## BEGIN Stored data

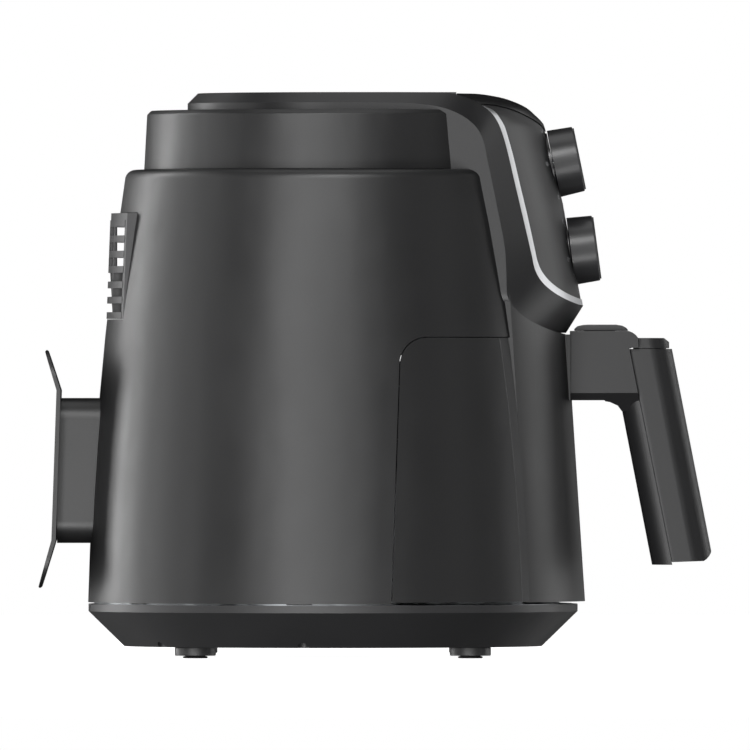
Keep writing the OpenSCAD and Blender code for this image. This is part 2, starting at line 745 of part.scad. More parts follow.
module knob(d) difference() {
    union() {
        rotate_extrude() polygon(concat([[0, 0], [d / 2, 0], [d / 2 - knob_taper, knob_h - knob_edge]],
            arc([d / 2 - knob_taper - knob_edge, knob_h - knob_edge], knob_edge, 0, 90, 3), [[0, knob_h]]));
        // Raised pointer bar across the face
        translate([-knob_bar_w / 2, -d / 2 + 1.6, knob_h - 1]) cube([knob_bar_w, d - 3.2, 1.8]);
    }
    translate([0, 0, -1]) cylinder(h = knob_h - 3, d = spindle_d);
    // Hollow behind the skirt
    translate([0, 0, -1]) ring(d / 2 - 2.4, 6, knob_h - 4);
}

module temperature_knob() color("#29292b") stand() dial_place(0) knob(upper_knob_d);
module timer_knob() color("#29292b") stand() dial_place(1) knob(lower_knob_d);

module spindle() translate([0, 0, -12]) cylinder(h = knob_h + 7, d = spindle_d);
module temperature_spindle() color("#c4c6c8") stand() dial_place(0) spindle();
module timer_spindle() color("#c4c6c8") stand() dial_place(1) spindle();

// Everything behind the drawer's leaning front, moved in by inset.
module nose_solid(inset) at(nose_foot_f, nose_foot_z) rotate([-nose_lean, 0, 0])
    translate([0, nose_curve_r, -20]) cylinder(h = 230, r = nose_curve_r - inset, $fn = 240);

mount_slot_w = 37;
mount_low_z = deck_z + deck_t + 0.4;

module drawer_front() color("#1f1f21") stand() difference() {
    union() {
        difference() {
            intersection() {
                nose_solid(0);
                forward(60, 200) difference() {
                    translate([-strap_hw, nose_bottom_z]) square([2 * strap_hw, 200]);
                    polygon(concat([[100, 340], [-100, 340], [-strap_hw - seam_gap, strap_bottom_z + u_depth]],
                        u_edge(strap_hw + 0.2, strap_bottom_z - seam_gap)));
                }
            }
            intersection() {
                nose_solid(wall);
                translate([-strap_hw + wall, -200, 0]) cube([2 * (strap_hw - wall), 200, drawer_top_z - 1]);
            }
        }
        // Pad that fills the seat up to the handle's bracket
        forward(seat_f - wall - 1, seat_f) translate([-bracket_w / 2 - 2, seat_z])
            square([bracket_w + 4, strap_bottom_z - seam_gap - seat_z]);
        // Bosses that meet the frame
        intersection() {
            nose_solid(wall / 2);
            for (x = [-52, 52], z = [58, 120]) at(112, z) translate([x, 0, 0]) rotate([90, 0, 0])
                cylinder(h = 30, d = 8, $fn = 32);
        }
    }
    body_solid(0, shoulder_z, -wall);
    intersection() {
        body_solid(seam_z, shoulder_z, fit_gap);
        translate([-200, -200, drawer_top_z + 0.1]) cube([400, 200, 200]);
    }
    forward(seat_f, 200) translate([-seat_hw, seat_z]) square([2 * seat_hw, 100]);
    at(120, 0) translate([-mount_slot_w / 2, -30, mount_low_z - 0.4]) cube([mount_slot_w, 60, 60]);
}

module drawer_half(grow) intersection() {
    across(320) drawer_side(-grow);
    translate([-200, -400, nose_bottom_z + 0.3]) cube([400, 500, drawer_top_z - nose_bottom_z - 0.3]);
}

module drawer_wraps() color("#1d1d1f") stand() intersection() {
    difference() {
        body_solid(0, shoulder_z, 0);
        body_solid(-1, shoulder_z + 1, -wall);
        cube([2 * (strap_hw + frame_strip) + seam_gap, 600, 600], center = true);
    }
    drawer_half(0);
}

module drawer_frame() color("#232325") stand() {
    frame_t = 2.2;
    difference() {
        union() {
            intersection() {
                difference() {
                    body_solid(0, shoulder_z, -wall - fit_gap);
                    body_solid(-1, shoulder_z + 1, -wall - fit_gap - frame_t);
                }
                drawer_half(0);
            }
            // Strips that show between the front and the side panels
            intersection() {
                difference() {
                    body_solid(0, shoulder_z, 0);
                    body_solid(-1, shoulder_z + 1, -wall - fit_gap - 0.5);
                }
                both_sides() translate([strap_hw + seam_gap, -300, 0])
                    cube([frame_strip - seam_gap, 300, 300]);
                drawer_half(0);
            }
            // Deck that the pan hangs from
            intersection() {
                translate([0, 0, deck_z]) difference() {
                    cylinder(h = deck_t, r = body_r(deck_z) - wall - fit_gap - 1);
                    translate([0, 0, -1]) cylinder(h = 10, r = pan_r - 1);
                }
                drawer_half(0);
            }
        }
        for (a = pan_screw_angles) rotate(a) translate([0, -pan_screw_r, deck_z - 1])
            cylinder(h = 10, d = 3.4, $fn = 24);
        at(120, 0) translate([-mount_slot_w / 2, -30, mount_low_z - 0.4]) cube([mount_slot_w, 60, 60]);
        at(hook_f, deck_z) cube([9, 9, 20], center = true);
    }
}

pan_screw_angles = [-58, -28, 28, 58];
pan_screw_r = pan_r + 2.8;
hook_f = seat_f - 17.1;

module pan() color("#303032") stand() difference() {
    corner = 8;
    rotate_extrude($fn = 160) polygon(concat(
        [[0, pan_bottom_z]], arc([pan_r - corner, pan_bottom_z + corner], corner, 270, 360, 6),
        [[pan_r, pan_rim_z - sheet], [pan_r + rim_flange, pan_rim_z - sheet],
         [pan_r + rim_flange, pan_rim_z], [pan_r - sheet, pan_rim_z]],
        flip(arc([pan_r - corner, pan_bottom_z + corner], corner - sheet, 270, 360, 6)),
        [[0, pan_bottom_z + sheet]]));
    for (a = pan_screw_angles) rotate(a) translate([0, -pan_screw_r, 100])
        cylinder(h = 100, d = 3.4, $fn = 24);
}

module pan_screws() color("#8d8f92") stand() for (a = pan_screw_angles)
    rotate(a) translate([0, -pan_screw_r, deck_z + deck_t]) screw(3.2, 5, 6, 1.8);

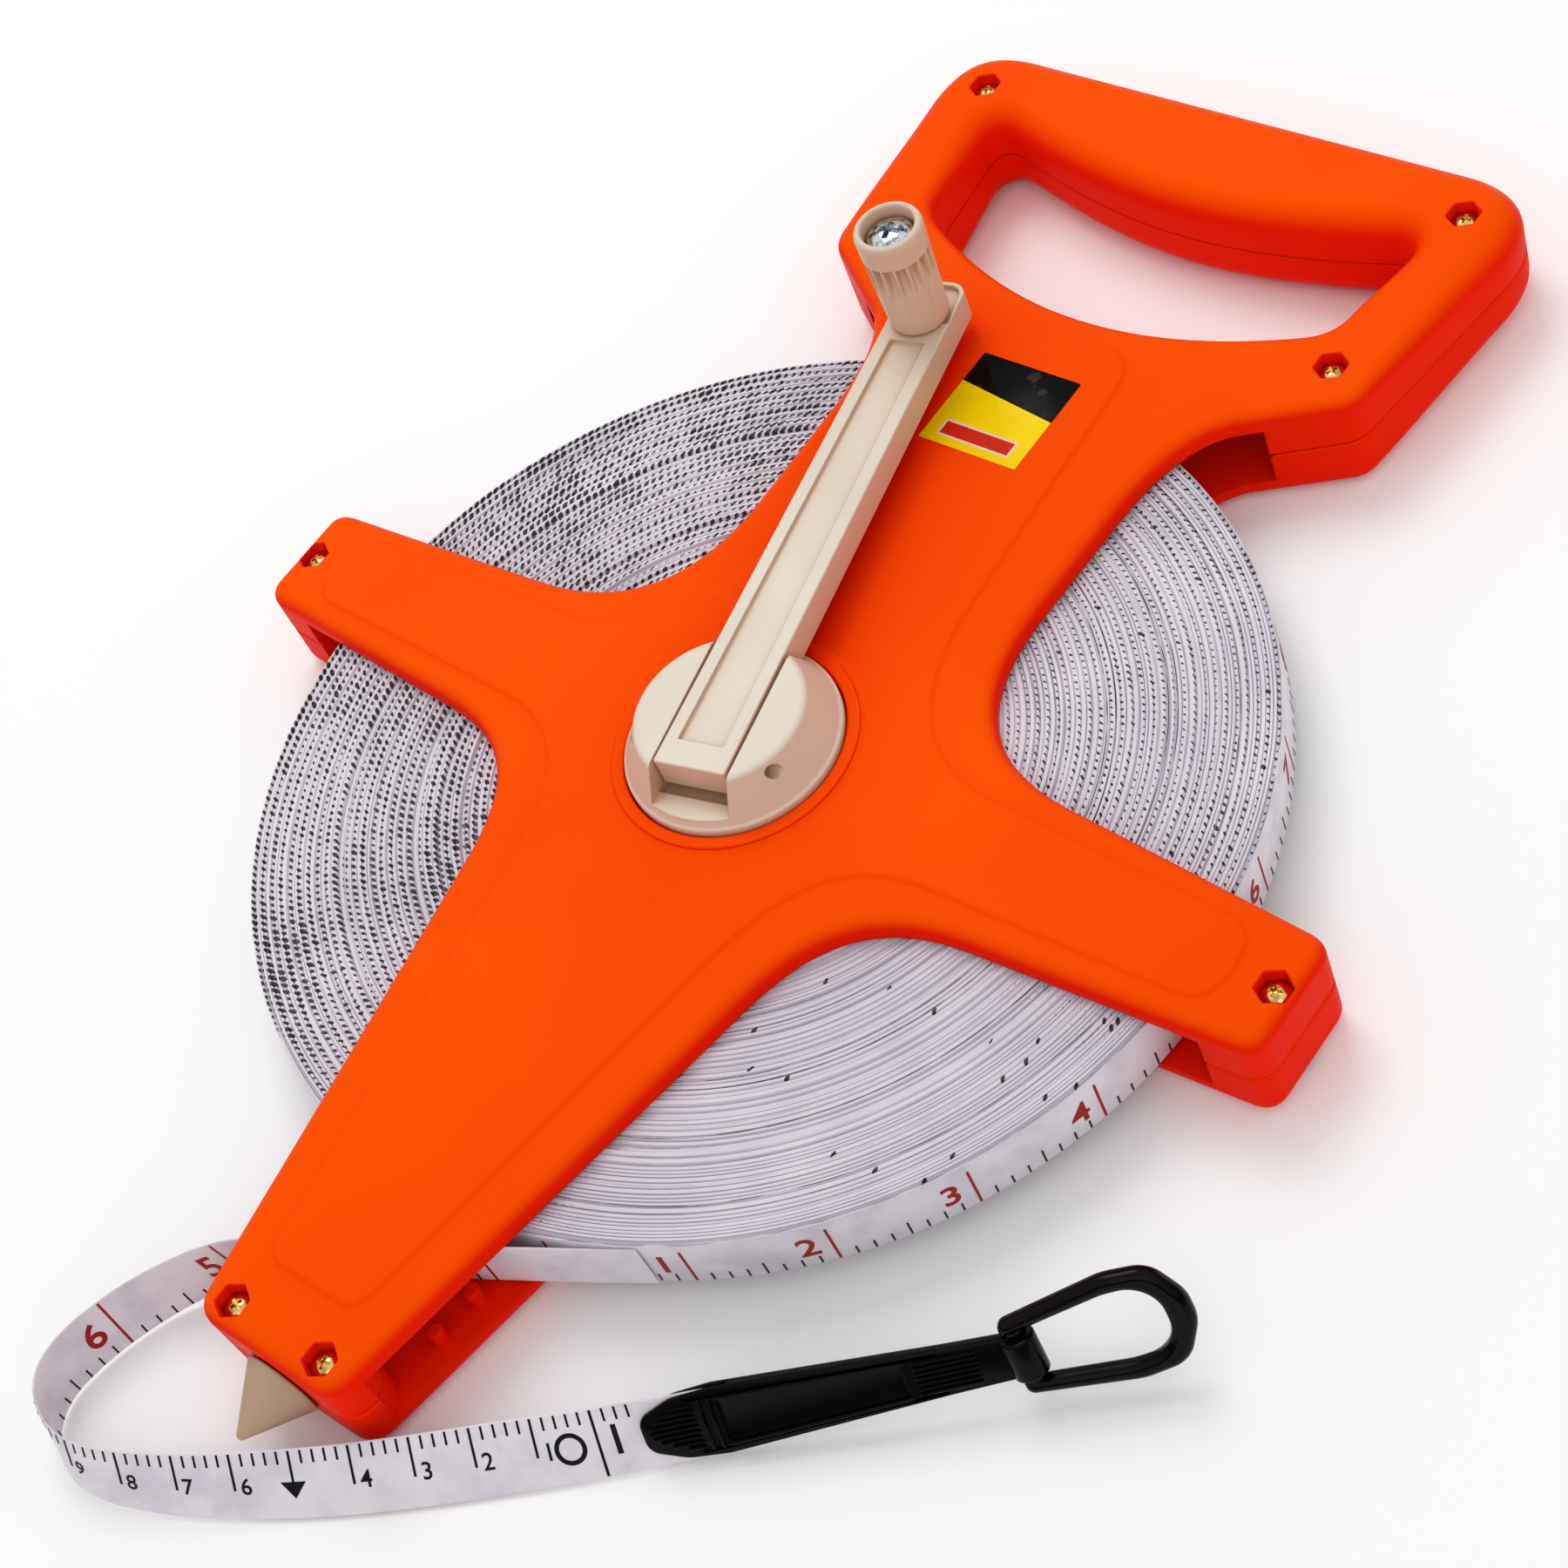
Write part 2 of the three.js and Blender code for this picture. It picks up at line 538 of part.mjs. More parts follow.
place('drum', drum(), plastic(0xd8d8d4, 0.5));
place('tape_roll', tapeRoll(), plastic(0xe1dae4, 0.7));
const anchor = place('tape_anchor_pin', turned([
  [0, PLATE + 3], [0.9, PLATE + 3], [0.9, DEPTH - PLATE - 1], [0, DEPTH - PLATE - 1],
], 14), metal(0xb8b8bc));
anchor.position.set(CORE_RADIUS - 3.6, 0, 0);

const crank = new THREE.Group();
crank.rotation.z = THREE.MathUtils.degToRad(CRANK_ANGLE);
reel.add(crank);
place('crank_disc', crankDisc(), plastic(BEIGE), crank);
DISC_SCREWS.forEach((angle, i) => {
  const [x, y] = discScrewPlace(angle);
  const screw = place(`disc_screw_${i + 1}`,
    screwSolid(0, 2.3, 1.6, SCREW_RADIUS - GAP, 8.2, 0.8), metal(0xb8b8bc));
  screw.rotation.x = Math.PI;
  screw.position.set(x, y, DEPTH - PLATE - GAP - 3 - GAP - 1.6);
});
place('crank_pin', alongX(PIN_RADIUS, 13.6, -PIVOT_BACK, PIVOT_Z, 18), metal(0xb8b8bc), crank);
place('crank_arm', crankArm(), plastic(BEIGE), crank);
const knob = place('crank_knob', turned(knobProfile(), 36), plastic(BEIGE), crank);
const washer = place('knob_washer', turned([
  [SCREW_RADIUS + GAP, 0], [4.9, 0], [4.9, 0.6], [SCREW_RADIUS + GAP, 0.6],
], 28), metal(0xc8c8cc), crank);
const knobScrew = place('knob_screw', screwSolid(0, 4.2, 2.4, SCREW_RADIUS, 11, 1.3), metal(0xd8dce4, 0.12), crank);
const WASHER_LOW = ARM_TOP + KNOB_HEIGHT - 5.4 + GAP;
knob.position.y = CRANK_RADIUS;
washer.position.set(0, CRANK_RADIUS, WASHER_LOW);
knobScrew.position.set(0, CRANK_RADIUS, WASHER_LOW + 0.6 + GAP + 2.4);

place('label_sticker', prism([[-12, 78], [12, 78], [12, 102], [-12, 102]].map(
  ([x, y]) => new THREE.Vector2(x, y)), DEPTH, DEPTH + 0.35), plastic(0xf2cf00, 0.35));

place('tape_lead', tapeLead(), plastic(0xe1dae4, 0.6));
reel.add(SLEEVE_GROUP, RING_GROUP);
place('end_ring', endRing(), plastic(0x0c0c0d, 0.3), RING_GROUP);

// The eye of the sleeve closes round the crossbar, which is not quite square to the sleeve.
const eyeTurn = new THREE.Quaternion().setFromUnitVectors(
  new THREE.Vector3(0, 1, 0),
  RING_BAR.clone().applyQuaternion(SLEEVE_GROUP.quaternion.clone().invert()));
const eyeTube = (radius, half) => solid(
  new THREE.CylinderGeometry(radius, radius, 2 * half, 24).applyQuaternion(eyeTurn));
place('end_sleeve', endSleeve().add(eyeTube(EYE_RADIUS, 3.9)).subtract(eyeTube(BAR_RADIUS + 0.4, 9)),
  plastic(0x0c0c0d, 0.45), SLEEVE_GROUP);

export default reel;
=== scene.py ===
"""Looks of an open-frame surveyor's tape reel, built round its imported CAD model.

Lengths here are in millimetres, in the frame of the part: +Z out of the front, +Y to the handle.
make() turns them into metres.
"""
import bisect
import math
import random

import bmesh
import bpy
from mathutils import Matrix, Vector


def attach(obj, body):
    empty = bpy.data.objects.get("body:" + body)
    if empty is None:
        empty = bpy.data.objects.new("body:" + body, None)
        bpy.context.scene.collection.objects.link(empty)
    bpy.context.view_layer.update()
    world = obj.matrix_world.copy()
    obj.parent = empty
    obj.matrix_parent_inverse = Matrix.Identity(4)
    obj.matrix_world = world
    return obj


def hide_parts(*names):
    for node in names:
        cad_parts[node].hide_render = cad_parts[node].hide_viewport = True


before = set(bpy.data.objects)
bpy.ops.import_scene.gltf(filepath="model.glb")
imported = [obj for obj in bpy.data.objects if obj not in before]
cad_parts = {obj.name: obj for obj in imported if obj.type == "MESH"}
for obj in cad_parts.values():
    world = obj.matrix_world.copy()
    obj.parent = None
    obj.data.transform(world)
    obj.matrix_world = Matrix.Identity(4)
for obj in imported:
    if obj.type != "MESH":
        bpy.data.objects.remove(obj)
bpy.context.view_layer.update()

MM = 0.001
DEPTH = 23.2
MID = DEPTH / 2
GAP = 0.3
PLATE = 4.4
WALL = 2.8
INNER = DEPTH - PLATE
SEAM = MID + GAP / 2
ROLL_CAVITY = 113
HUB_BORE = 22.9
TAPE_WIDTH = 13
ROLL_RADIUS = 103
CORE_RADIUS = 27
DISC_TOP = DEPTH + 11.6
CRANK_ANGLE = math.radians(12.8)
CRANK_RADIUS = 100.6
ARM_TOP = DISC_TOP
ARM_BOTTOM = ARM_TOP - 6.9
PIVOT = (-9.4, DEPTH + 8.8)
KNOB_TOP = ARM_TOP + 25.6
LENS = 68.36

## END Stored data

[Do this] Exactly the lines from the line with "place('tape_lead', tapeLead(), plastic(0xe1dae4, 0.6));" to the line with "obj.matrix_world = Matrix.Identity(4)", both included, are to be extracted, and no others.

[Reply to the exercise]
place('tape_lead', tapeLead(), plastic(0xe1dae4, 0.6));
reel.add(SLEEVE_GROUP, RING_GROUP);
place('end_ring', endRing(), plastic(0x0c0c0d, 0.3), RING_GROUP);

// The eye of the sleeve closes round the crossbar, which is not quite square to the sleeve.
const eyeTurn = new THREE.Quaternion().setFromUnitVectors(
  new THREE.Vector3(0, 1, 0),
  RING_BAR.clone().applyQuaternion(SLEEVE_GROUP.quaternion.clone().invert()));
const eyeTube = (radius, half) => solid(
  new THREE.CylinderGeometry(radius, radius, 2 * half, 24).applyQuaternion(eyeTurn));
place('end_sleeve', endSleeve().add(eyeTube(EYE_RADIUS, 3.9)).subtract(eyeTube(BAR_RADIUS + 0.4, 9)),
  plastic(0x0c0c0d, 0.45), SLEEVE_GROUP);

export default reel;
=== scene.py ===
"""Looks of an open-frame surveyor's tape reel, built round its imported CAD model.

Lengths here are in millimetres, in the frame of the part: +Z out of the front, +Y to the handle.
make() turns them into metres.
"""
import bisect
import math
import random

import bmesh
import bpy
from mathutils import Matrix, Vector


def attach(obj, body):
    empty = bpy.data.objects.get("body:" + body)
    if empty is None:
        empty = bpy.data.objects.new("body:" + body, None)
        bpy.context.scene.collection.objects.link(empty)
    bpy.context.view_layer.update()
    world = obj.matrix_world.copy()
    obj.parent = empty
    obj.matrix_parent_inverse = Matrix.Identity(4)
    obj.matrix_world = world
    return obj


def hide_parts(*names):
    for node in names:
        cad_parts[node].hide_render = cad_parts[node].hide_viewport = True


before = set(bpy.data.objects)
bpy.ops.import_scene.gltf(filepath="model.glb")
imported = [obj for obj in bpy.data.objects if obj not in before]
cad_parts = {obj.name: obj for obj in imported if obj.type == "MESH"}
for obj in cad_parts.values():
    world = obj.matrix_world.copy()
    obj.parent = None
    obj.data.transform(world)
    obj.matrix_world = Matrix.Identity(4)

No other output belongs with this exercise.